Raw data:
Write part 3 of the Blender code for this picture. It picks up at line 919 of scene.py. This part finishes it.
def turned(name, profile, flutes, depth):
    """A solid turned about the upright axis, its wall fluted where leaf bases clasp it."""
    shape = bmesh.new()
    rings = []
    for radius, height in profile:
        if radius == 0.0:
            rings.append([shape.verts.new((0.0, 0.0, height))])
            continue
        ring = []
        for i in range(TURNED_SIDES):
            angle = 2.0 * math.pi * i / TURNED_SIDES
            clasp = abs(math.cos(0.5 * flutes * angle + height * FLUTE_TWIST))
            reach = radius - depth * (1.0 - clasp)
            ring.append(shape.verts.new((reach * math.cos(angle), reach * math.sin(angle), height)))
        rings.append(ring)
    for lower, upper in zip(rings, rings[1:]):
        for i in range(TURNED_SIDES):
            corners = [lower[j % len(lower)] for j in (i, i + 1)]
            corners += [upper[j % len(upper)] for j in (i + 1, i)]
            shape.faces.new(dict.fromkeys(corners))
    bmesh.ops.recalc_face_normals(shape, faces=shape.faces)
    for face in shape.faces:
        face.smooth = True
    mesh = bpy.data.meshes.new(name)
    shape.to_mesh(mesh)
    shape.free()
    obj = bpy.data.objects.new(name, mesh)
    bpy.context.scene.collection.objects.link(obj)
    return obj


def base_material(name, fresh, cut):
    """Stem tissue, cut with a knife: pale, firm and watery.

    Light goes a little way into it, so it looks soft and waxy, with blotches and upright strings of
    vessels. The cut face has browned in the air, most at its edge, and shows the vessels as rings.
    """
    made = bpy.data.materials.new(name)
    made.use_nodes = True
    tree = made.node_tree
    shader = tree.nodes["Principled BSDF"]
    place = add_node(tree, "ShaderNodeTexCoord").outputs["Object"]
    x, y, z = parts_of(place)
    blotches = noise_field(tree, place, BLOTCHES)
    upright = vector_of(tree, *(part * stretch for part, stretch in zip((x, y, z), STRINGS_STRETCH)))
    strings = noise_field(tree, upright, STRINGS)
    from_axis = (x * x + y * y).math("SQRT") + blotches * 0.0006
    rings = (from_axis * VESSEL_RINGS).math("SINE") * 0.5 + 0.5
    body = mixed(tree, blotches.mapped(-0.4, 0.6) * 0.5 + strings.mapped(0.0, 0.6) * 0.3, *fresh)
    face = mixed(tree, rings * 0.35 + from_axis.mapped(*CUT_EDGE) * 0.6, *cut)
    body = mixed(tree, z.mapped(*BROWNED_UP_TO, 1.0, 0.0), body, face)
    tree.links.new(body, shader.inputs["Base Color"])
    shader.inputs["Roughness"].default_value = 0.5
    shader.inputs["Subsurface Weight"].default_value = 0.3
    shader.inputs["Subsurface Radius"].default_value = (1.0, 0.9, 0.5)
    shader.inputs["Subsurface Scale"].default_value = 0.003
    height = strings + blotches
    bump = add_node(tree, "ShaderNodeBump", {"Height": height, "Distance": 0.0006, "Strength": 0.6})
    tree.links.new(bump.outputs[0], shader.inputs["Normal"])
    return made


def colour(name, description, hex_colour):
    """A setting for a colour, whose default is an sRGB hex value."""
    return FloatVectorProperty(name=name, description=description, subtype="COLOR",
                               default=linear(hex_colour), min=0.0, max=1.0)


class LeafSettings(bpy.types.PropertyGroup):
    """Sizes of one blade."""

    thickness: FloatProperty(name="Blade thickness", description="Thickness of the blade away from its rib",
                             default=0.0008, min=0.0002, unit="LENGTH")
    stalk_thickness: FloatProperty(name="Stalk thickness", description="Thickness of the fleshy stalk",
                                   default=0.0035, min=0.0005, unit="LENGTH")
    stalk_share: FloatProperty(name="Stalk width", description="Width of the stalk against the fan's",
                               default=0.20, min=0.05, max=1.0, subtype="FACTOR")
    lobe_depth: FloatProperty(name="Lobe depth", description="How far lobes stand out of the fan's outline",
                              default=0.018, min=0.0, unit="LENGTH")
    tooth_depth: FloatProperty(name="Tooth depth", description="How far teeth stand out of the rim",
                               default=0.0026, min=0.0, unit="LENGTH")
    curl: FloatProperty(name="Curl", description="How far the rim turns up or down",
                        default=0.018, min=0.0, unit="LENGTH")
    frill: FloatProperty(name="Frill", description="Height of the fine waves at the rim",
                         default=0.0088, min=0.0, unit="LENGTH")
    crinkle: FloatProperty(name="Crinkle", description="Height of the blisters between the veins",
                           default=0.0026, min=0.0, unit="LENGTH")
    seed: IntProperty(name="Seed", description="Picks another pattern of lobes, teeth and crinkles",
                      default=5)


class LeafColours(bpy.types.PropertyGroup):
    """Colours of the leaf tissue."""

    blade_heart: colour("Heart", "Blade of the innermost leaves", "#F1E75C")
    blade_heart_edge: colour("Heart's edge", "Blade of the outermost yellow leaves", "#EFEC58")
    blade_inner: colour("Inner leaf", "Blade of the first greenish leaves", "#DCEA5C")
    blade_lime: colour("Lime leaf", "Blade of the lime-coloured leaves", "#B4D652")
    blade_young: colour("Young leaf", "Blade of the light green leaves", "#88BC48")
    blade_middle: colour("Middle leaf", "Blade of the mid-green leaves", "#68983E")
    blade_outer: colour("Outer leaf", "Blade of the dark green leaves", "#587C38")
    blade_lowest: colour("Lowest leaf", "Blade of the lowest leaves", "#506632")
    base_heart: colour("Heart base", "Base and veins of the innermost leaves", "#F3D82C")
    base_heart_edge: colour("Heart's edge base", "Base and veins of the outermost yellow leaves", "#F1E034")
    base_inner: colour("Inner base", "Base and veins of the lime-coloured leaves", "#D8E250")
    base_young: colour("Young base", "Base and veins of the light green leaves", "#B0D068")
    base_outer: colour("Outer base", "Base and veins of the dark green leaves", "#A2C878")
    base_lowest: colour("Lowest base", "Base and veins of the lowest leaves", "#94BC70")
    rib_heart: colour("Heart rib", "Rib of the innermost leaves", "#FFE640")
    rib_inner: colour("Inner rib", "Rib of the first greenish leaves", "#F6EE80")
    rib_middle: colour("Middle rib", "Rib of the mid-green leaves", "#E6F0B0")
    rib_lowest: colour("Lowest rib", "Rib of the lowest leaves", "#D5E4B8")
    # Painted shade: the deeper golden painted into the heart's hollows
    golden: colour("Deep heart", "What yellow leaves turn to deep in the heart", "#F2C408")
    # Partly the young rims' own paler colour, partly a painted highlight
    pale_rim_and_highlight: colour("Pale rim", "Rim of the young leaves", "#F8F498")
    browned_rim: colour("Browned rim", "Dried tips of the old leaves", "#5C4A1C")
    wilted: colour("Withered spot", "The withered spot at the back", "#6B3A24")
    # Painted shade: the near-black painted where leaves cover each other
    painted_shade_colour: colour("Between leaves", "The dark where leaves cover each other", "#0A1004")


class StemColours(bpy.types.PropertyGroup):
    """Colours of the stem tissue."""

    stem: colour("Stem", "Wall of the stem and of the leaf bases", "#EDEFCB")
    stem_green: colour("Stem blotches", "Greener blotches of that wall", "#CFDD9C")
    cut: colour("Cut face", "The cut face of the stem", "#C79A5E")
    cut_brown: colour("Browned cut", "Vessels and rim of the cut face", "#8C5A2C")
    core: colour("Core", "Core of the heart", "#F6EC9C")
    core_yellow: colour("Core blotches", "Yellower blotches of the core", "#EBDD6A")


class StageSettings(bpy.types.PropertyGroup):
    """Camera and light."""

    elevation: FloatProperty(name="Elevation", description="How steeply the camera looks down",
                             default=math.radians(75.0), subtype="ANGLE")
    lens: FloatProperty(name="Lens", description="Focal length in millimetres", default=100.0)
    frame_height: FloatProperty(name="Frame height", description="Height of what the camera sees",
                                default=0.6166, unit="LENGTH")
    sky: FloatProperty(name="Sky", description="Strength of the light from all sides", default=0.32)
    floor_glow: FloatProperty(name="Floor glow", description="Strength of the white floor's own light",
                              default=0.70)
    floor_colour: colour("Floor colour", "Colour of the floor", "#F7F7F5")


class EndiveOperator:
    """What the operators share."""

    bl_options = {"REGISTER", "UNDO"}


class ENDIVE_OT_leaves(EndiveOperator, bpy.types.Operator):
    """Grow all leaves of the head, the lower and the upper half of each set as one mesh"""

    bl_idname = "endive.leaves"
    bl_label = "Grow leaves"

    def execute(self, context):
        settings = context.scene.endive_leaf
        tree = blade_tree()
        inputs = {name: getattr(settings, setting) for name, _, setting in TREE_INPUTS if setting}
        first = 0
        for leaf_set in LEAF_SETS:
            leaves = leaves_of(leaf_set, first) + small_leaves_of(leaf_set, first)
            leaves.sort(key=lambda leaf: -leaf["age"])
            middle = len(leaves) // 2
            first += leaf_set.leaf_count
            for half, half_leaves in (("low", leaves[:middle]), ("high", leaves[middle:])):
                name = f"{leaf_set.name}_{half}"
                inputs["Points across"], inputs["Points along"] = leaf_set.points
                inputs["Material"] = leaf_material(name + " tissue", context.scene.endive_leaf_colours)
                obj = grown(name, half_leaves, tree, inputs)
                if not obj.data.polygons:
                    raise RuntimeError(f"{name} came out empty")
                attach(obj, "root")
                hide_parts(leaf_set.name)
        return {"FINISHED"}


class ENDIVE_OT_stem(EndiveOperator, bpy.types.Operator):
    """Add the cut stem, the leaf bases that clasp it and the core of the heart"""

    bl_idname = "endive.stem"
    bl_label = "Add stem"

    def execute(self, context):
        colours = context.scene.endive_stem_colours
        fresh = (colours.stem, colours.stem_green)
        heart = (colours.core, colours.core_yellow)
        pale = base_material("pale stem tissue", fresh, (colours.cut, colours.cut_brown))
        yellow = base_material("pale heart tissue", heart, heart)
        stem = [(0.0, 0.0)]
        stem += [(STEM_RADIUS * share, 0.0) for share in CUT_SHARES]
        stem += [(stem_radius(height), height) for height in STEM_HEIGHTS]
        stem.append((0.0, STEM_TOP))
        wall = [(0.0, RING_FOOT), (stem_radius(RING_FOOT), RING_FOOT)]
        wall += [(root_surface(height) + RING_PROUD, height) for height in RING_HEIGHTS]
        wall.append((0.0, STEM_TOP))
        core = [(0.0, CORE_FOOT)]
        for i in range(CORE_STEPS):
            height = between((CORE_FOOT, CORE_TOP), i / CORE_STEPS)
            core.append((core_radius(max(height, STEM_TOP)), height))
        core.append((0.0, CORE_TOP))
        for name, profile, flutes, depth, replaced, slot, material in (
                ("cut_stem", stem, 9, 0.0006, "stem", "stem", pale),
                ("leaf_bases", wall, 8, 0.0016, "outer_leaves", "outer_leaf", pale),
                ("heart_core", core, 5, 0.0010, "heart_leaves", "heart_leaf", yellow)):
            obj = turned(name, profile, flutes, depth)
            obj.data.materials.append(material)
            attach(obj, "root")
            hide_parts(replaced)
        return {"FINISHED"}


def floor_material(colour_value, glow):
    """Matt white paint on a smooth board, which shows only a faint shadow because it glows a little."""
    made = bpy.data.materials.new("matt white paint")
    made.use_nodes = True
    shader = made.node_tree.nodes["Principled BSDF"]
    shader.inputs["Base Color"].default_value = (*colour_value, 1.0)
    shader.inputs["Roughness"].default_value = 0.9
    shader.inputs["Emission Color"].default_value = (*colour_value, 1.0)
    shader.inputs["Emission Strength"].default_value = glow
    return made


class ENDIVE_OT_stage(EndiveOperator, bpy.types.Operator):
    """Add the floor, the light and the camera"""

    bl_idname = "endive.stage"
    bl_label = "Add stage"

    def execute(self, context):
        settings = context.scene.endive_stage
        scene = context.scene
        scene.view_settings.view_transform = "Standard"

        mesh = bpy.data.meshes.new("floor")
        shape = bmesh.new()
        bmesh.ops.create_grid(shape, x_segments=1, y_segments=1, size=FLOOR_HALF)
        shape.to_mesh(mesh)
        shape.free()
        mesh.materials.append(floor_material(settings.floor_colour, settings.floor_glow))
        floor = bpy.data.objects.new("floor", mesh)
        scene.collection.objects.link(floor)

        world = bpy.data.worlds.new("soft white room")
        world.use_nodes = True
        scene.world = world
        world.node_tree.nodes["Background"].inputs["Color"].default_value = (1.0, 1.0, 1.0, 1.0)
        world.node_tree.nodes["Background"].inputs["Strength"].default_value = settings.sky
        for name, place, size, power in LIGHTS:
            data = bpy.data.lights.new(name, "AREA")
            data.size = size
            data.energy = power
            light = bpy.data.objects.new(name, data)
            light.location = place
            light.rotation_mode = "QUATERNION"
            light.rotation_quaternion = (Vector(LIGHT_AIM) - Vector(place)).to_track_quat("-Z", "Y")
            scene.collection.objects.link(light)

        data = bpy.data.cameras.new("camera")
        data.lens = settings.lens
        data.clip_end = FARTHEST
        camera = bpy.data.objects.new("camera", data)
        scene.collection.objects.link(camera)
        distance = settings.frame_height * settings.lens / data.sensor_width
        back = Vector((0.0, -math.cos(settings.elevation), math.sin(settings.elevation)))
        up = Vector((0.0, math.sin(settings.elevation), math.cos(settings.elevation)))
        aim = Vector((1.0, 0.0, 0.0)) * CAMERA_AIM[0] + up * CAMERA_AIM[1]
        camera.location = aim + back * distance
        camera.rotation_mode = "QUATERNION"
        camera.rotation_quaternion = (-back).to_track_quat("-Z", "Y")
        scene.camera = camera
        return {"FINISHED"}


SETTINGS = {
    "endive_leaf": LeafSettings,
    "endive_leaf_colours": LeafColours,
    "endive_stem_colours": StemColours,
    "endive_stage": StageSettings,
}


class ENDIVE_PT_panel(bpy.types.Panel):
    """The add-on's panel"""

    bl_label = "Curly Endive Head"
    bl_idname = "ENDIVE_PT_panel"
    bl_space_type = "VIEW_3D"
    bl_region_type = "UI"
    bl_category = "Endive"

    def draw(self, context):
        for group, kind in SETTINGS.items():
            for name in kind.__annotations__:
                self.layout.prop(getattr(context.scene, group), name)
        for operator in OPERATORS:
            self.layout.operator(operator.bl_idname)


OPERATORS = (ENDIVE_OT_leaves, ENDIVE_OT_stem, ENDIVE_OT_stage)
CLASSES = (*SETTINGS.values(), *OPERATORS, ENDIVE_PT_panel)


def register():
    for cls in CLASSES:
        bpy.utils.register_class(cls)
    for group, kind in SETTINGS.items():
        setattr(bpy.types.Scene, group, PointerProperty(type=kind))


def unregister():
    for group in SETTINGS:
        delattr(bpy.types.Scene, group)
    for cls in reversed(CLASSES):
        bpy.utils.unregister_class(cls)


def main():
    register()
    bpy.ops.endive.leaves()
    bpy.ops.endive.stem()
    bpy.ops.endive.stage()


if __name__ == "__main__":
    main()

Exercise:
Copy verbatim the line that contains "hide_parts(replaced)", the line that contains "scene.collection.objects.link(floor)", and all lines between them.

Output below:
            hide_parts(replaced)
        return {"FINISHED"}


def floor_material(colour_value, glow):
    """Matt white paint on a smooth board, which shows only a faint shadow because it glows a little."""
    made = bpy.data.materials.new("matt white paint")
    made.use_nodes = True
    shader = made.node_tree.nodes["Principled BSDF"]
    shader.inputs["Base Color"].default_value = (*colour_value, 1.0)
    shader.inputs["Roughness"].default_value = 0.9
    shader.inputs["Emission Color"].default_value = (*colour_value, 1.0)
    shader.inputs["Emission Strength"].default_value = glow
    return made


class ENDIVE_OT_stage(EndiveOperator, bpy.types.Operator):
    """Add the floor, the light and the camera"""

    bl_idname = "endive.stage"
    bl_label = "Add stage"

    def execute(self, context):
        settings = context.scene.endive_stage
        scene = context.scene
        scene.view_settings.view_transform = "Standard"

        mesh = bpy.data.meshes.new("floor")
        shape = bmesh.new()
        bmesh.ops.create_grid(shape, x_segments=1, y_segments=1, size=FLOOR_HALF)
        shape.to_mesh(mesh)
        shape.free()
        mesh.materials.append(floor_material(settings.floor_colour, settings.floor_glow))
        floor = bpy.data.objects.new("floor", mesh)
        scene.collection.objects.link(floor)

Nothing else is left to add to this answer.